#### [Instructions for the task]
Only the lines from the line that has "The three.js and Blender code for this object continues." through the line that has "return [low +" should be reproduced, exactly and with both ends kept.

#### [Records for the task]
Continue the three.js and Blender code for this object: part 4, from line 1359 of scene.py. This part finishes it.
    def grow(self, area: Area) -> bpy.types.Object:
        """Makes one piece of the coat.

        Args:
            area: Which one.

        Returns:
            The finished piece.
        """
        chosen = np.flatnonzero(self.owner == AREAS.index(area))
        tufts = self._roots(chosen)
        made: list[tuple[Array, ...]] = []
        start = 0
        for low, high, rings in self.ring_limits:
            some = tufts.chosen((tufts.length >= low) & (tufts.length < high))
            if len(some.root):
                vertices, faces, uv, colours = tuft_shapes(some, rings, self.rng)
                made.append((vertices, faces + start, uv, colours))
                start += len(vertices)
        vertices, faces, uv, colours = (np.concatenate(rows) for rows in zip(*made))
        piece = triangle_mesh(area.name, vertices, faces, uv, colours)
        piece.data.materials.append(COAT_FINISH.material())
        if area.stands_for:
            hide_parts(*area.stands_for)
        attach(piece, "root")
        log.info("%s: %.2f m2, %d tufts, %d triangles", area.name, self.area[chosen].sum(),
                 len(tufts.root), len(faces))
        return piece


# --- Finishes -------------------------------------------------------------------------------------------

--

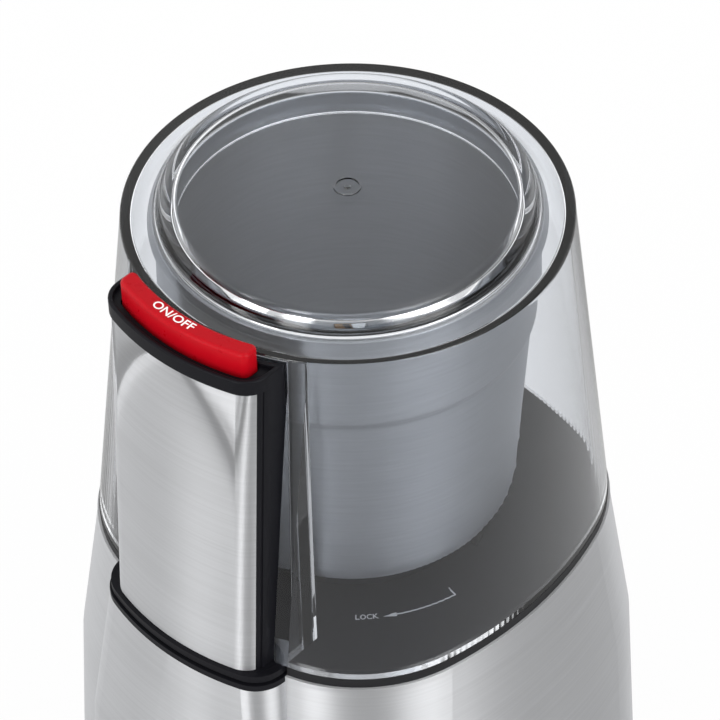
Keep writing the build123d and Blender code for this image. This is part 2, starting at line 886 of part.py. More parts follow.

==

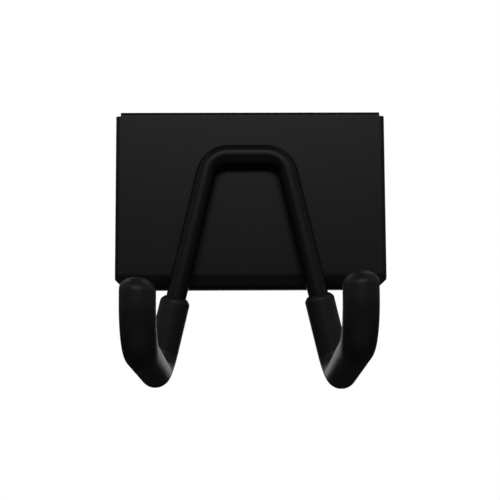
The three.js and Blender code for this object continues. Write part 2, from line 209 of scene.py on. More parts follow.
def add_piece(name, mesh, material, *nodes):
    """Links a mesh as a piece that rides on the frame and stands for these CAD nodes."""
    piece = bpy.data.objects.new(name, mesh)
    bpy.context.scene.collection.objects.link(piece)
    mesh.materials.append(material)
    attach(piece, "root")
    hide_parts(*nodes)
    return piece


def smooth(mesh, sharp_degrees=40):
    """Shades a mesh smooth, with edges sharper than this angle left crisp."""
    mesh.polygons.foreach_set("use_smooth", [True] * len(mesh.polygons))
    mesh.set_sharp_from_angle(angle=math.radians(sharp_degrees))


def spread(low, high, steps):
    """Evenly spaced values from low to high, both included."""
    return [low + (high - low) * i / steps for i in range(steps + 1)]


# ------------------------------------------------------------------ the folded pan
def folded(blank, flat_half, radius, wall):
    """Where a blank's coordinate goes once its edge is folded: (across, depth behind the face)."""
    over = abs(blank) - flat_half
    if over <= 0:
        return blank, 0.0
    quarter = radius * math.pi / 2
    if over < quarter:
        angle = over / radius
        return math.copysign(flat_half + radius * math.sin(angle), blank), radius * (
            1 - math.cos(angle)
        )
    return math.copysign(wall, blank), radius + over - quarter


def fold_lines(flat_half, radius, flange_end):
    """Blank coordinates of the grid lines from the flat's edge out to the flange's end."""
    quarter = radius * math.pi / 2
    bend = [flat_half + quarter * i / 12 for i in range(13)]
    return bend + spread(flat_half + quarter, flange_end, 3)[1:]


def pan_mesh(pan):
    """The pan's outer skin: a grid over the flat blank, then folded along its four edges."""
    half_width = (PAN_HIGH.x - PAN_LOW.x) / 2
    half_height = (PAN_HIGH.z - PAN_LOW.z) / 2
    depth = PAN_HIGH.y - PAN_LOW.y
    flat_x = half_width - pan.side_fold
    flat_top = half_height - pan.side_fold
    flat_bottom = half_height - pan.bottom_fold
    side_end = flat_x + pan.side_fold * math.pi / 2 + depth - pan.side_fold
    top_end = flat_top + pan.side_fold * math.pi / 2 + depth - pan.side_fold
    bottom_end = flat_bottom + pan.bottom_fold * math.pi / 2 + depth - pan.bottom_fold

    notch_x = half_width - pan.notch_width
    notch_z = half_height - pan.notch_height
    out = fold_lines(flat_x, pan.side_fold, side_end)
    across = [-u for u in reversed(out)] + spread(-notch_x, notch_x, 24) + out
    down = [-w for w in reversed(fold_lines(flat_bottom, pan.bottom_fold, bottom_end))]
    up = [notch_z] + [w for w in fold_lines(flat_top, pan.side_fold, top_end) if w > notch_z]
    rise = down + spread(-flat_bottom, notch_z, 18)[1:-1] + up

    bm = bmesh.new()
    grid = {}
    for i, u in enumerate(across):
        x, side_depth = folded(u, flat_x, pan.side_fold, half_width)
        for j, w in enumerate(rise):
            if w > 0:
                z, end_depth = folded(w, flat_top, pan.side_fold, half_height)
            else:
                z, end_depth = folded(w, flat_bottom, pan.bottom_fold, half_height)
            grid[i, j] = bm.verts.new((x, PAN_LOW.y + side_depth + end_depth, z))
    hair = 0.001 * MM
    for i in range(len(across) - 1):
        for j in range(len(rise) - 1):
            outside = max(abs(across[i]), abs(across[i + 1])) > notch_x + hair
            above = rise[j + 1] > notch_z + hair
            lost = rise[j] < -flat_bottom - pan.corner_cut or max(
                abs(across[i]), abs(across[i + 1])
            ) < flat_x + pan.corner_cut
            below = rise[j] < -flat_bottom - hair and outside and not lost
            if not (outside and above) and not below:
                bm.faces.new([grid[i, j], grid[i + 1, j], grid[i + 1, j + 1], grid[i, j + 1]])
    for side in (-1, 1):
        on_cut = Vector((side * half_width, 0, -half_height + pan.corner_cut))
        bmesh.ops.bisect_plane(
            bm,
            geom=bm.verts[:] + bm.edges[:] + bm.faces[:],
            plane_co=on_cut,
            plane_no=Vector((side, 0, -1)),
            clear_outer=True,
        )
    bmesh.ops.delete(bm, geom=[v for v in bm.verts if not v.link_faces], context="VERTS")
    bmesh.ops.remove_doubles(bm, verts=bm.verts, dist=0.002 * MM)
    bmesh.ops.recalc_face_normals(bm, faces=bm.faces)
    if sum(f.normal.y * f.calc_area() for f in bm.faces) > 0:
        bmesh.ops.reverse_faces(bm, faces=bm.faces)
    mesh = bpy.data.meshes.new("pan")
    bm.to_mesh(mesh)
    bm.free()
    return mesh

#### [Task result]
The three.js and Blender code for this object continues. Write part 2, from line 209 of scene.py on. More parts follow.
def add_piece(name, mesh, material, *nodes):
    """Links a mesh as a piece that rides on the frame and stands for these CAD nodes."""
    piece = bpy.data.objects.new(name, mesh)
    bpy.context.scene.collection.objects.link(piece)
    mesh.materials.append(material)
    attach(piece, "root")
    hide_parts(*nodes)
    return piece


def smooth(mesh, sharp_degrees=40):
    """Shades a mesh smooth, with edges sharper than this angle left crisp."""
    mesh.polygons.foreach_set("use_smooth", [True] * len(mesh.polygons))
    mesh.set_sharp_from_angle(angle=math.radians(sharp_degrees))


def spread(low, high, steps):
    """Evenly spaced values from low to high, both included."""
    return [low + (high - low) * i / steps for i in range(steps + 1)]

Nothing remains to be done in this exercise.